Cheryl and I usually get a pay-per-view every once in awhile and this weekend I picked up Garden State off the Tivo. It’s a good movie. It started off kind of quirky, but ended up being a good movie. I didn’t connect with it as much as I thought I would. It is primarily geared towards the twentysomething or a child of the 80’s. Since I am a member of Generation-X I didn’t see the relevance of it nor find a deep meaning anywhere. I think I would understand it more were I not thirty-one. The definining movie of my generation was The Breakfast Club, not Garden State. Either way, it is still a good movie with some classic visuals and classic moments. I would recommend it.
Don’t Say the P Word
February 7, 2005
I have some very, very good news that I am busting at the seams to blather on about but I can’t. Not just yet. Hopefully within the next few days I will be able to let the words come asploding out of my head. Suffice it to say I am extremely pleased about this turn of events and it is something I didn’t see coming. I hate to tease but I have to tell someone.
Perchance to Dream
February 4, 2005
Sleep evades me. Dreams even more so. My nights are long and cold and dark and filled with tossing and turning. Insomnia shakes me awake as I drift off to what should be a peaceful sleep. When I do manage to sleep it is low quality, something purchased at a bargain price and worthless. Apparently last night we lost our power and Cheryl woke me so I could reset my alarm clock. I have no memory of this event, even though she says we clearly carried on a conversation. An entire conversation.
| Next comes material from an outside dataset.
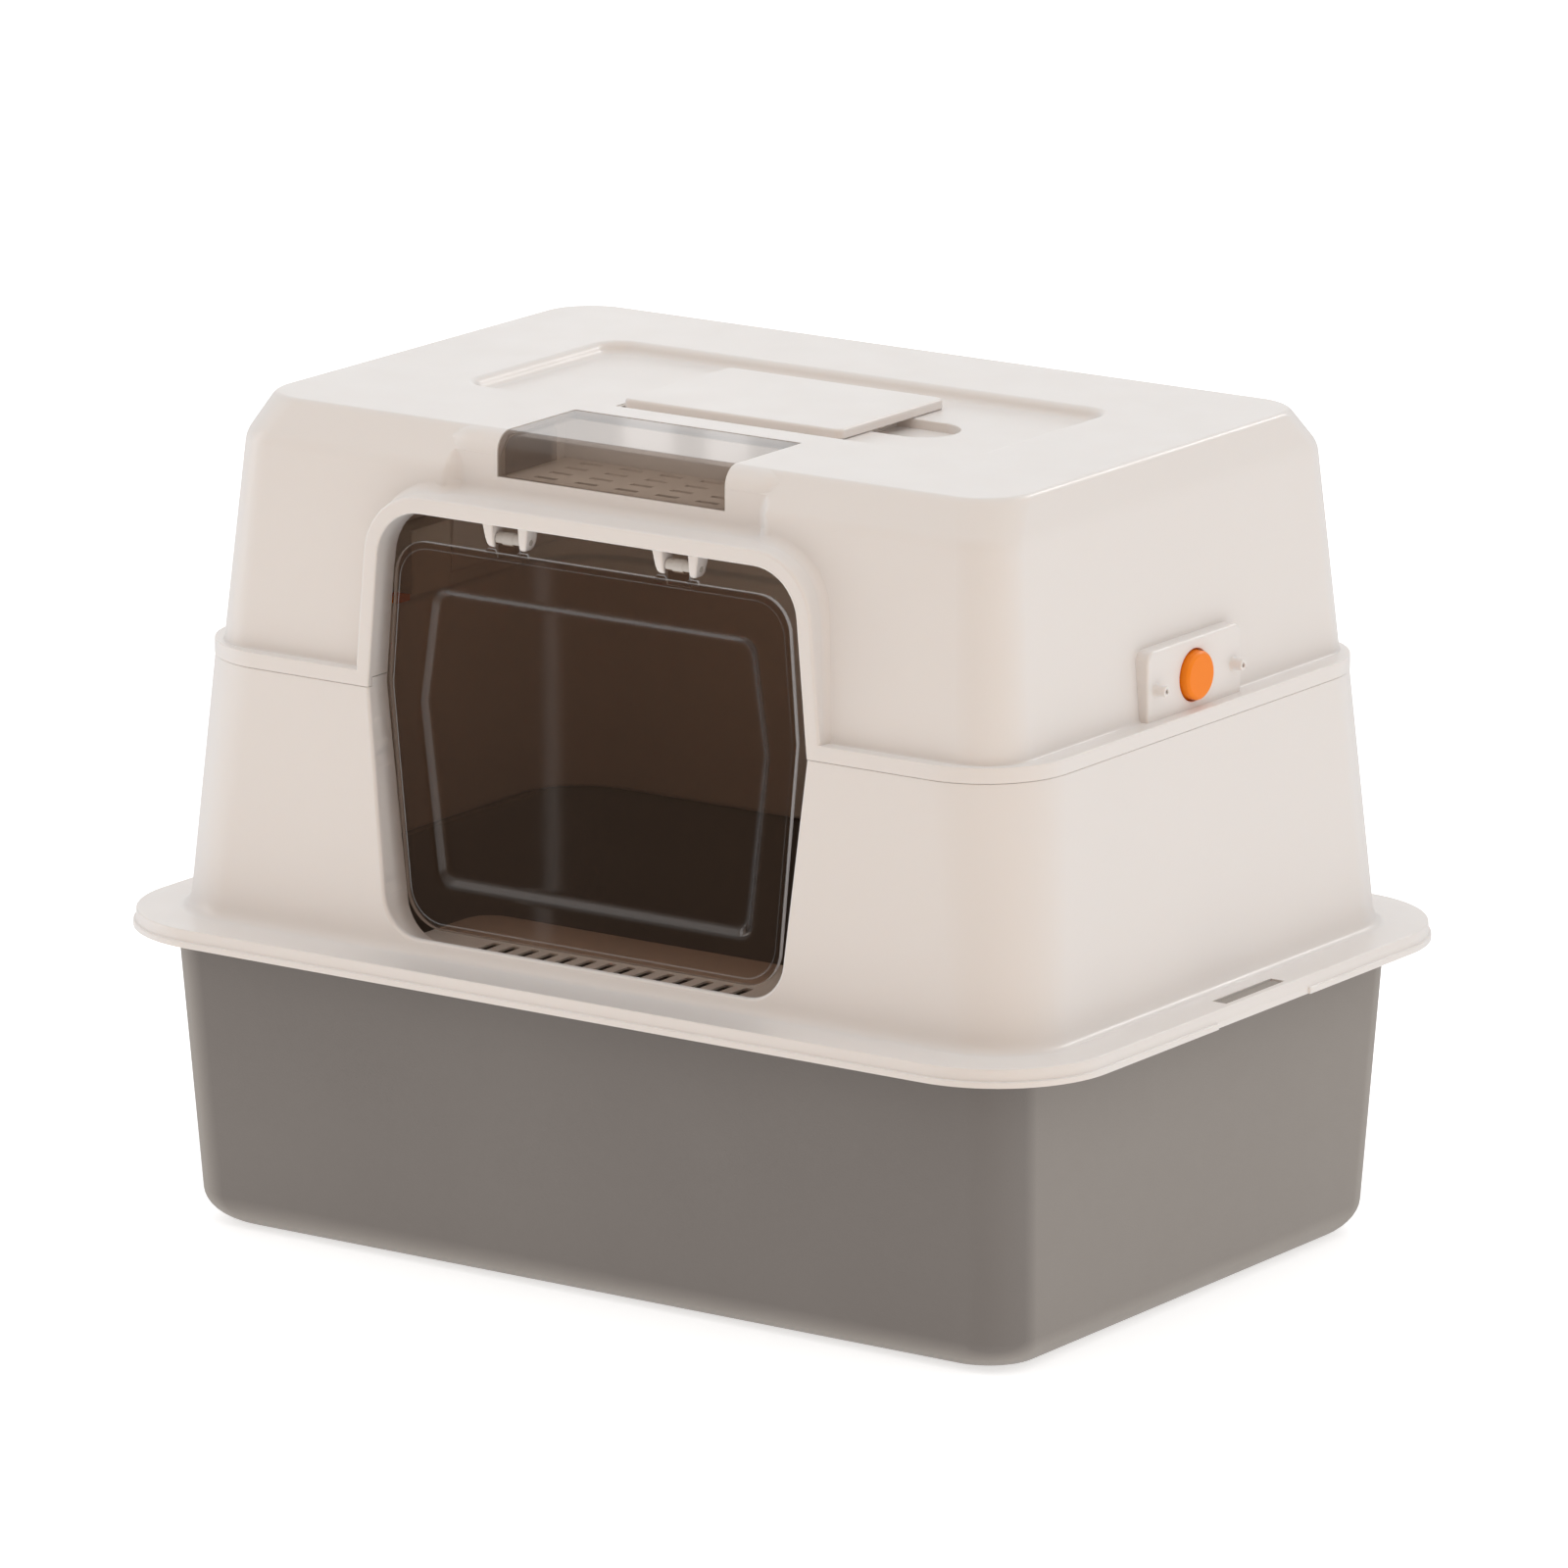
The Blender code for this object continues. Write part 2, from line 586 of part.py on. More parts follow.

I know it’s one thing for a man to not listen to his wife while the television is on, but I cannot remember entire conversations that I have supposedly had with Cheryl. I’ll even be driving to work and not remember half the trip. I’ll be in South Bloomfield and suddenly realize I don’t remember the trip between there and Circleville. This happens almost every other day. Am I really that busy and preoccupied?
I think I need to see a doctor or something.